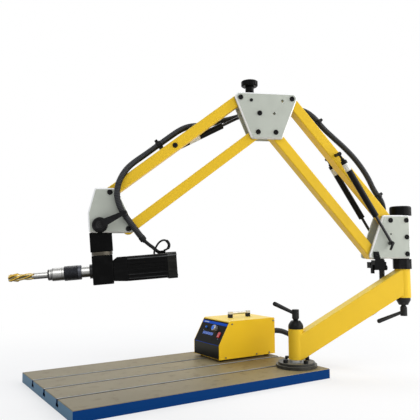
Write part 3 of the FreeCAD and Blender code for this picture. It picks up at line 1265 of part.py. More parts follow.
def make_controls():
    gap = float(S.seat_gap)
    knob = turned("Selector", [
        (0, -8), (S.gas_rod_radius - 1 - S.running_gap, -8), (S.gas_rod_radius - 1 - S.running_gap, 0),
        (S.selector_radius, 0), (S.selector_radius, S.selector_height - 3),
        (S.selector_radius - 1.5, S.selector_height), (0, S.selector_height)])
    node("selector_knob", knob, BOX_FRAME.multiply(panel_place(*SELECTOR_AT, gap)))
    stem = S.button_travel * 3
    button = cylinder("Button", S.button_radius, S.button_height + stem, 0, 0, -stem)
    node("push_button", group("ButtonSeat", button), BOX_FRAME.multiply(panel_place(*BUTTON_AT, gap)))
    body = box("RockerBody", S.rocker_length, S.rocker_width, S.rocker_height + S.rocker_depth, 0, 0,
               -S.rocker_depth)
    bore = cylinder("RockerBore", S.rocker_pin_radius + S.running_gap, S.rocker_width + 2, 0,
                    -S.rocker_width / 2 - 1, -S.seat_gap - S.panel_thickness / 2, BACKWARD)
    node("rocker_switch", cut("Rocker", body, bore), BOX_FRAME.multiply(panel_place(*ROCKER_AT, gap)))


def make_box_fittings():
    """Carry handle, cover screws, hose gland and the drive unit inside."""
    middle_x = -S.box_length / 2 + S.box_slope_run / 2
    rail_z = S.box_height + S.box_handle_rise
    half = S.box_handle_length / 2
    y = S.box_depth / 2
    grip = cylinder("HandleGrip", S.box_handle_radius, S.box_handle_length, middle_x - half, y, rail_z,
                    RIGHTWARD)
    posts = [box("HandlePost%d" % (side + 1), 14, 14, S.box_handle_rise + 6, middle_x + (half - 7) * side, y,
                 S.box_height) for side in (-1, 1)]
    node("control_box_handle", fuse("Handle", grip, *posts), BOX_FRAME)
    high, low = S.box_height - 11, 6
    front = -S.box_length + S.box_slope_run + 10
    spots = [(-7, high), (front, high), (-28, low), (-87, low), (-225, low)]
    screws = [cylinder("BoxScrew%d_%d" % (i, side + 1), 3, 2, x, y + S.box_depth / 2 * side, up,
                       BACKWARD if side > 0 else FORWARD)
              for side in (-1, 1) for i, (x, up) in enumerate(spots)]
    node("control_box_screws", group("BoxScrews", *screws), BOX_FRAME)
    gland = turned("Gland", [
        (0, -4), (S.gland_radius - 3.3, -4), (S.gland_radius - 3.3, 0), (S.gland_radius, 0),
        (S.gland_radius, S.gland_length - 6), (S.hose_radius + 2, S.gland_length),
        (0, S.gland_length)], 0, GLAND_ALONG, GLAND_UP, RIGHTWARD)
    node("hose_gland", group("GlandSeat", gland), BOX_FRAME)
    drive = box("DriveUnit", 150, 110, 80, -S.box_length / 2 + 20, y, S.box_wall)
    fins = [box("DriveFin%d" % i, 150, 3, 12, -S.box_length / 2 + 20, y + (i - 3) * 14, S.box_wall + 79)
            for i in range(7)]
    node("servo_drive", fuse("Drive", drive, *fins), BOX_FRAME)


# ---------------------------------------------------------------- hose and cables

def spot(place_of, across=0.0, along=0.0, up=0.0):
    """A route point: an (x, z) or (x, y, z) place of the arm plus an offset."""
    x, y, z = place_of if len(place_of) == 3 else (place_of[0], 0, place_of[1])
    return float(x) + across, float(y) + along, float(z) + up


def in_head(x, y, z):
    """A point of the tilting head's frame, in the arm's frame."""
    lean = math.radians(float(S.head_lean))
    return (float(TILT[0]) + float(x) * math.cos(lean) - float(z) * math.sin(lean), float(y),
            float(TILT[1]) + float(x) * math.sin(lean) + float(z) * math.cos(lean))


def gland_mouth():
    mouth = BOX_FRAME.multVec(Vector(float(S.gland_length), float(GLAND_ALONG), float(GLAND_UP)))
    inside = ARM.inverse().multVec(mouth)
    return inside.x, inside.y, inside.z


def hose_from_box():
    """From the box's gland, behind the base arm and up to the hanger's ring."""
    mouth, ring = gland_mouth(), (HANGER_RING_X, HOSE_BACK, HANGER_LOW)
    turn_out = math.radians(float(S.arm_turn))
    return [
        mouth, spot(mouth, 40 * math.cos(turn_out), 40 * math.sin(turn_out)), spot(mouth, 84, 12, -22),
        spot(mouth, 124, -18, -40), spot(mouth, 150, -64, -42), spot(mouth, 186, -110, -28),
        spot(ring, -148, 68, -226), spot(ring, -102, 34, -194), spot(ring, -56, 13, -168),
        spot(ring, -16, 4, -144), spot(ring, 1, 0, -104), spot(ring, 0, -1, -54), spot(ring, 0, 0, -8),
        spot(ring, 0, 0, 24)]


def hose_to_elbow():
    """Behind the shoulder, over the right beam's clips and behind the elbow."""
    ring = (HANGER_RING_X, HOSE_BACK, HANGER_LOW)
    across = float(S.right_clip_across)
    low, high = [along_right(d - S.clip_length / 2, S.hose_stand_off) for d in RIGHT_CLIPS]
    c = float(cosine(S.right_link_angle))
    s = float(sine(S.right_link_angle))
    top = (SHOULDER_TOP[0], HOSE_BACK, SHOULDER_TOP[1])
    return [
        spot(ring, 0, 0, 24), spot(ring, 0, 0, 54), spot(top, 21, 0, -74), spot(top, 24, 0.5, -26),
        spot(top, 22, 1, 20), spot(low, 17, across + 1, -21), spot(low, -24 * c, across, 24 * s),
        spot(low, -80 * c + 16 * s, across, 80 * s + 16 * c),
        spot(low, -150 * c + 22 * s, across, 150 * s + 22 * c),
        spot(high, 140 * c + 18 * s, across, -140 * s + 18 * c),
        spot(high, 80 * c + 8 * s, across, -80 * s + 8 * c), spot(high, 26 * c, across, -26 * s),
        spot(high, -26 * c, across, 26 * s), spot(ELBOW_RIGHT, 72, 50, -14),
        spot(ELBOW_RIGHT, 28, 74, -2), spot(ELBOW_RIGHT, -26, 80, -7), spot(ELBOW_RIGHT, -78, 80, -16)]


def hose_to_clip():
    """Behind the elbow and down to the left beam's clip."""
    clip = along_left(LEFT_CLIP - S.clip_length / 2, S.left_stand_off)
    c = float(cosine(S.left_link_angle))
    s = float(sine(S.left_link_angle))
    return [
        spot(ELBOW_RIGHT, -78, 80, -16), spot(ELBOW_RIGHT, -78 - 52, 80, -16 - 9),
        spot(ELBOW_LEFT, 2, 80, -45), spot(ELBOW_LEFT, -54, 78, -60), spot(clip, 168, 62, 83),
        spot(clip, 122, 40, 72), spot(clip, 78, 16, 57), spot(clip, 28 * c, 0, 28 * s),
        spot(clip, -26 * c, 0, -26 * s)]


def hose_to_motor():
    """From the left beam's clip, over the front of the head and down to the motor."""
    clip = along_left(LEFT_CLIP - S.clip_length / 2, S.left_stand_off)
    c = float(cosine(S.left_link_angle))
    s = float(sine(S.left_link_angle))
    top = (HEAD_TOP[0], FRONT_RUN, HEAD_TOP[1])
    return [
        spot(clip, -26 * c, 0, -26 * s), spot(clip, -58 * c, 0, -58 * s), spot(top, 66, 38, 94),
        spot(top, 42, 18, 62), spot(top, 25, 4, 24), spot(top, 22, 0, -16), spot(top, 33, 0, -52),
        spot(top, 51, 0, -80), spot(top, 70, 0, -106), spot(top, 91, 5, -132), spot(top, 104, 14, -150)]


def cable_to_motor():
    top = (HEAD_TOP[0], FRONT_RUN, HEAD_TOP[1])
    plug = in_head(CONNECTOR_X + 3, 0, CONNECTOR_Z + 5)
    return [spot(top, 104, 14, -150), spot(top, 115, 21.6, -165.2), spot(top, 129, 33, -179),
            spot(plug, -15, -9, 7), plug]


def loop_cable():
    """A small free loop from the connector's top back down to the motor."""
    seat = in_head(CONNECTOR_X + S.connector_length - 3, 6, CONNECTOR_Z + S.connector_height)
    corners = 9
    step = 360 / corners
    reach = float(S.loop_radius) / math.cos(math.radians(step / 2)) * 1.11
    middle = spot(seat, -0.7 * reach, 0, 0.75 * reach)
    points = [seat]
    for i in range(6):
        angle = math.radians(-step / 2 + i * step)
        points.append(spot(middle, reach * math.cos(angle), -3 * i, reach * math.sin(angle)))
    foot = in_head(CONNECTOR_X - 11, -22, CONNECTOR_Z)
    return points + [spot(foot, 0.5, 1.5, 17), foot]


def make_hose():
    node("hose_lower", group("HoseLower", tube("HoseFromBox", hose_from_box(), S.hose_radius)), ARM)
    node("hose_right", group("HoseRight", tube("HoseToElbow", hose_to_elbow(), S.hose_radius)), ARM)
    node("hose_left", group("HoseLeft", tube("HoseToClip", hose_to_clip(), S.hose_radius)), ARM)
    pieces = [tube("HoseToMotor", hose_to_motor(), S.hose_radius),
              tube("CableToMotor", cable_to_motor(), S.cable_radius),
              tube("LoopCable", loop_cable(), S.loop_cable_radius)]
    node("hose_head", group("HoseHead", *pieces), ARM)


# ---------------------------------------------------------------- build, check and write

def build():
    make_table()
    make_foot()
    make_column()
    make_base_arm()
    make_clamps()
    make_post()
    make_shoulder_hub()
    make_shoulder_plates()
    make_shoulder_fasteners()
    make_post_cap()
    make_hose_hanger()
    make_beams()
    make_beam_fittings()
    make_gas_springs()
    make_elbow_plates()
    make_elbow_inside()
    make_star_knob()
    make_head_plates()
    make_tilt_lever()
    make_neck()
    make_gearbox()
    make_motor()
    make_spindle()
    make_box()
    make_controls()
    make_box_fittings()
    make_hose()
    doc.recompute()


def check():
    """Stop before anything is written if an object failed or a shape is empty or invalid."""
    faults = ["%s: %s" % (obj.Label, obj.State) for obj in doc.Objects
              if "Invalid" in obj.State or "Error" in obj.State]
    faults += ["%s has no valid solid" % obj.Label for obj in nodes
               if obj.Shape.isNull() or not obj.Shape.isValid() or not obj.Shape.Solids]
    if faults:
        raise RuntimeError("; ".join(faults))


build()
check()
os.makedirs("parts", exist_ok=True)
for piece in nodes:
    piece.Shape.exportStep("parts/%s.step" % piece.Label)
print("%d nodes written" % len(nodes))
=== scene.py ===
"""Looks of the arm tapping machine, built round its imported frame.

Sizes are written in millimetres and turned into the frame's metres where a piece is placed. Places on
the arm are given in the arm's own upright plane: along it to the right, through its thickness away from
the viewer, and up from the table's top face, with the column's axis as the origin.
"""
import logging
import math
from collections.abc import Callable, Iterable, Sequence
from dataclasses import dataclass
from enum import Enum

import bpy
from mathutils import Matrix, Vector


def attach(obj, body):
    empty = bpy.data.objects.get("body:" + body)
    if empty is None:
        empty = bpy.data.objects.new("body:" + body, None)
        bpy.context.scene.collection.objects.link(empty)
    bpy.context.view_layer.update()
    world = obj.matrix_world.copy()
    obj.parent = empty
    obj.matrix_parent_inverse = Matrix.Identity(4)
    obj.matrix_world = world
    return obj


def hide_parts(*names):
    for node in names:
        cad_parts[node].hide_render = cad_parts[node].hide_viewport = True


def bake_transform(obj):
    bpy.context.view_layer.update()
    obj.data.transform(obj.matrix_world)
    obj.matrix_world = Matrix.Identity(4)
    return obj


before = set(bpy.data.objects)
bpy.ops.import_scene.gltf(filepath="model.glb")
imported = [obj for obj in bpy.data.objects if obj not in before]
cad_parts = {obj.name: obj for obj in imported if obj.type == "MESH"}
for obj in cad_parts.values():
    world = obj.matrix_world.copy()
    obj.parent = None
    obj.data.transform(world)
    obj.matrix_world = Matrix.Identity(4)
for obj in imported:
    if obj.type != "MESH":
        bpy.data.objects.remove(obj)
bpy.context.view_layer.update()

MM = 0.001
UP = Vector((0, 0, 1))
LOG = logging.getLogger("tapping_machine")

Place = tuple[float, float, float]
Colour = tuple[float, float, float, float]
Pairs = Sequence[tuple[float, float]]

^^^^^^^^

WHAT THE EXERCISE ASKS: Begin at the line that has "for piece in", stop after the line that has "before = set(bpy.data.objects)", and repeat exactly those lines, nothing more.

ANSWER BELOW:
for piece in nodes:
    piece.Shape.exportStep("parts/%s.step" % piece.Label)
print("%d nodes written" % len(nodes))
=== scene.py ===
"""Looks of the arm tapping machine, built round its imported frame.

Sizes are written in millimetres and turned into the frame's metres where a piece is placed. Places on
the arm are given in the arm's own upright plane: along it to the right, through its thickness away from
the viewer, and up from the table's top face, with the column's axis as the origin.
"""
import logging
import math
from collections.abc import Callable, Iterable, Sequence
from dataclasses import dataclass
from enum import Enum

import bpy
from mathutils import Matrix, Vector


def attach(obj, body):
    empty = bpy.data.objects.get("body:" + body)
    if empty is None:
        empty = bpy.data.objects.new("body:" + body, None)
        bpy.context.scene.collection.objects.link(empty)
    bpy.context.view_layer.update()
    world = obj.matrix_world.copy()
    obj.parent = empty
    obj.matrix_parent_inverse = Matrix.Identity(4)
    obj.matrix_world = world
    return obj


def hide_parts(*names):
    for node in names:
        cad_parts[node].hide_render = cad_parts[node].hide_viewport = True


def bake_transform(obj):
    bpy.context.view_layer.update()
    obj.data.transform(obj.matrix_world)
    obj.matrix_world = Matrix.Identity(4)
    return obj


before = set(bpy.data.objects)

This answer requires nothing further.